---- DATA SEGMENT

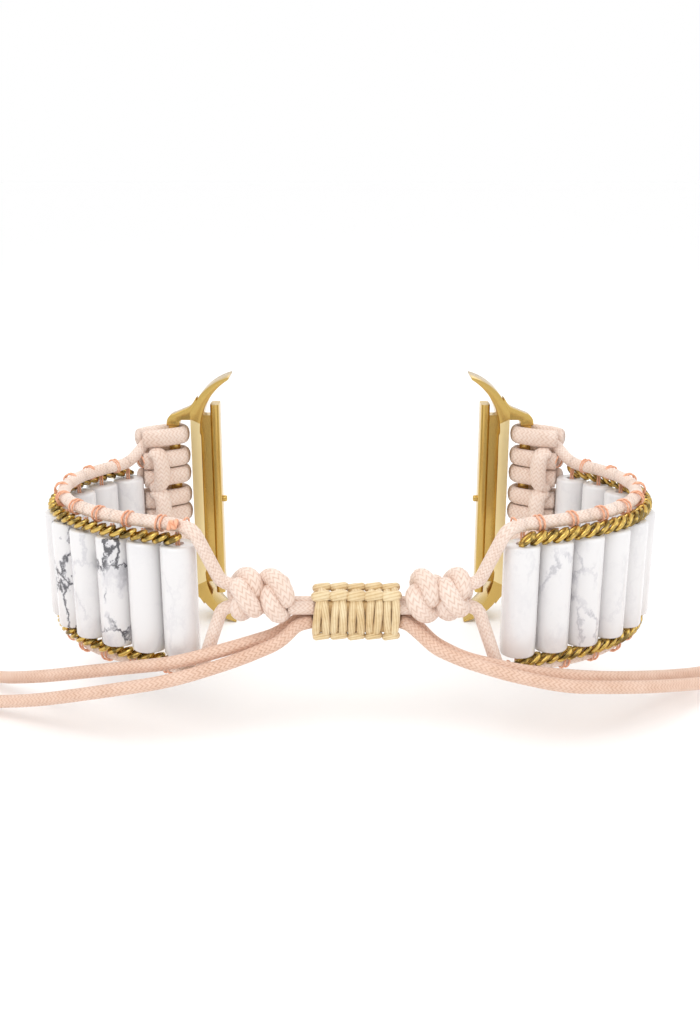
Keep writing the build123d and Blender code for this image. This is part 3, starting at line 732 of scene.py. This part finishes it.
def build_hitch(side):
    """The eight turns and three bights of one strap."""
    sign = SIDES[side]
    bm = bmesh.new()
    heights = [(WRAPS / 2 - i - 0.5) * WRAP_PITCH + (-1) ** i * PAIR_SHIFT for i in range(WRAPS)]
    for k, z in enumerate(heights):
        path = [from_bar(along, out, z) for along, out in WRAP_RUN]
        path += [from_bar(-WRAP_R * sin(pi * i / 8), WRAP_R * cos(pi * i / 8), z) for i in range(9)]
        path += [from_bar(along, -out, z) for along, out in reversed(WRAP_RUN)]
        line = rounded(mirrored(path, sign), share=0.4, step=0.45)
        add_tube(bm, ring_frames(line, side=(0, 0, 1)), WRAP_THICK, 14, flat=WRAP_FLATTEN, start_mm=k * 0.7)
    for first, last in BIGHT_PAIRS:
        top, bottom = heights[first] + BIGHT_OVER, heights[last] - BIGHT_OVER
        path = [from_bar(BIGHT_AT + along, out, top + up) for along, out, up in BIGHT_RUN]
        path += [from_bar(BIGHT_AT + along, out, bottom - up) for along, out, up in reversed(BIGHT_RUN)]
        line = rounded(mirrored(path, sign), share=0.45, step=0.4)
        ahead, here = mirrored([from_bar(1, 0, 0), from_bar(0, 0, 0)], sign)
        frames = ring_frames(line, side=ahead - here)
        add_tube(bm, frames, BIGHT_THICK, 14, flat=BIGHT_FLATTEN, start_mm=first)
    obj = finish_mesh(side + " bar hitch", bm, WAXED)
    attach(obj, side + "_hitch")
    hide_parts(side + "_bar_hitch")
    return obj


for side in SIDES:
    print(build_hitch(side).name)

# %% [markdown]
# ## Beads
#
# A bead is a cylinder with a bore and softly rounded rims. The stone's pattern comes from its place in the
# band, so no two beads look alike.

# %% Beads
BORE_R, BORE_MOUTH_R = 0.5, 0.7
RIM, RIM_STEP = 0.3, 0.09  # the rounding of a bead's ends, and of its sharper inner part
PLAIN = 0.12               # how veined a bead is that has no value of its own
VEINED = {("left", 3): 1.5, ("left", 5): 1.0, ("right", 2): 0.36, ("right", 3): 0.36, ("left", 4): 0.25}


def build_bead(side, index):
    """Bead number 10 is beside the adapter and number 1 beside the clasp."""
    (x, y), _ = BEADS[10 - index]
    bm = bmesh.new()
    low, high = STRAP_Z - BEAD_LENGTH / 2, STRAP_Z + BEAD_LENGTH / 2
    centre = Vector((SIDES[side] * x, y, 0))
    end = [(BORE_R, low + RIM), (BORE_MOUTH_R, low), (BEAD_R - RIM, low), (BEAD_R - RIM_STEP, low + RIM_STEP),
           (BEAD_R, low + RIM)]
    wall = [(BEAD_R, low + BEAD_LENGTH * i / 4) for i in (1, 2, 3)]
    profile = end + wall + [(r, low + high - z) for r, z in reversed(end)]
    verts = [bm.verts.new(centre + Vector((r, 0, z))) for r, z in profile]
    edges = [bm.edges.new((a, b)) for a, b in zip(verts, verts[1:] + verts[:1])]
    bmesh.ops.spin(bm, geom=verts + edges, cent=centre, axis=(0, 0, 1), angle=2 * pi, steps=36,
                   use_merge=True)
    bmesh.ops.remove_doubles(bm, verts=bm.verts, dist=1e-5)
    obj = finish_mesh(f"{side} bead {index:02d}", bm, HOWLITE, sharp=50)
    veined = obj.data.attributes.new("veined", "FLOAT", "POINT")
    veined.data.foreach_set("value", [VEINED.get((side, index), PLAIN)] * len(obj.data.vertices))
    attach(obj, f"{side}_link_{index:02d}")
    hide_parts(f"{side}_bead_{index:02d}")
    return obj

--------

**TASK REQUIREMENTS**: Repeat every line of the data, exactly and in full.

**FULL SOLUTION**:
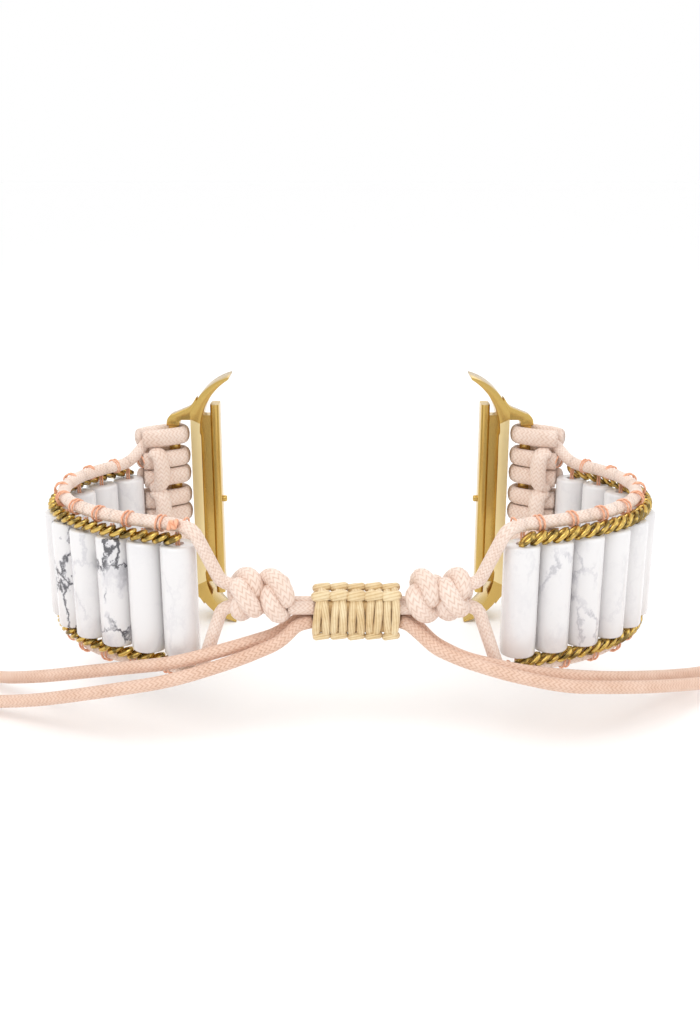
Keep writing the build123d and Blender code for this image. This is part 3, starting at line 732 of scene.py. This part finishes it.
def build_hitch(side):
    """The eight turns and three bights of one strap."""
    sign = SIDES[side]
    bm = bmesh.new()
    heights = [(WRAPS / 2 - i - 0.5) * WRAP_PITCH + (-1) ** i * PAIR_SHIFT for i in range(WRAPS)]
    for k, z in enumerate(heights):
        path = [from_bar(along, out, z) for along, out in WRAP_RUN]
        path += [from_bar(-WRAP_R * sin(pi * i / 8), WRAP_R * cos(pi * i / 8), z) for i in range(9)]
        path += [from_bar(along, -out, z) for along, out in reversed(WRAP_RUN)]
        line = rounded(mirrored(path, sign), share=0.4, step=0.45)
        add_tube(bm, ring_frames(line, side=(0, 0, 1)), WRAP_THICK, 14, flat=WRAP_FLATTEN, start_mm=k * 0.7)
    for first, last in BIGHT_PAIRS:
        top, bottom = heights[first] + BIGHT_OVER, heights[last] - BIGHT_OVER
        path = [from_bar(BIGHT_AT + along, out, top + up) for along, out, up in BIGHT_RUN]
        path += [from_bar(BIGHT_AT + along, out, bottom - up) for along, out, up in reversed(BIGHT_RUN)]
        line = rounded(mirrored(path, sign), share=0.45, step=0.4)
        ahead, here = mirrored([from_bar(1, 0, 0), from_bar(0, 0, 0)], sign)
        frames = ring_frames(line, side=ahead - here)
        add_tube(bm, frames, BIGHT_THICK, 14, flat=BIGHT_FLATTEN, start_mm=first)
    obj = finish_mesh(side + " bar hitch", bm, WAXED)
    attach(obj, side + "_hitch")
    hide_parts(side + "_bar_hitch")
    return obj


for side in SIDES:
    print(build_hitch(side).name)

# %% [markdown]
# ## Beads
#
# A bead is a cylinder with a bore and softly rounded rims. The stone's pattern comes from its place in the
# band, so no two beads look alike.

# %% Beads
BORE_R, BORE_MOUTH_R = 0.5, 0.7
RIM, RIM_STEP = 0.3, 0.09  # the rounding of a bead's ends, and of its sharper inner part
PLAIN = 0.12               # how veined a bead is that has no value of its own
VEINED = {("left", 3): 1.5, ("left", 5): 1.0, ("right", 2): 0.36, ("right", 3): 0.36, ("left", 4): 0.25}


def build_bead(side, index):
    """Bead number 10 is beside the adapter and number 1 beside the clasp."""
    (x, y), _ = BEADS[10 - index]
    bm = bmesh.new()
    low, high = STRAP_Z - BEAD_LENGTH / 2, STRAP_Z + BEAD_LENGTH / 2
    centre = Vector((SIDES[side] * x, y, 0))
    end = [(BORE_R, low + RIM), (BORE_MOUTH_R, low), (BEAD_R - RIM, low), (BEAD_R - RIM_STEP, low + RIM_STEP),
           (BEAD_R, low + RIM)]
    wall = [(BEAD_R, low + BEAD_LENGTH * i / 4) for i in (1, 2, 3)]
    profile = end + wall + [(r, low + high - z) for r, z in reversed(end)]
    verts = [bm.verts.new(centre + Vector((r, 0, z))) for r, z in profile]
    edges = [bm.edges.new((a, b)) for a, b in zip(verts, verts[1:] + verts[:1])]
    bmesh.ops.spin(bm, geom=verts + edges, cent=centre, axis=(0, 0, 1), angle=2 * pi, steps=36,
                   use_merge=True)
    bmesh.ops.remove_doubles(bm, verts=bm.verts, dist=1e-5)
    obj = finish_mesh(f"{side} bead {index:02d}", bm, HOWLITE, sharp=50)
    veined = obj.data.attributes.new("veined", "FLOAT", "POINT")
    veined.data.foreach_set("value", [VEINED.get((side, index), PLAIN)] * len(obj.data.vertices))
    attach(obj, f"{side}_link_{index:02d}")
    hide_parts(f"{side}_bead_{index:02d}")
    return obj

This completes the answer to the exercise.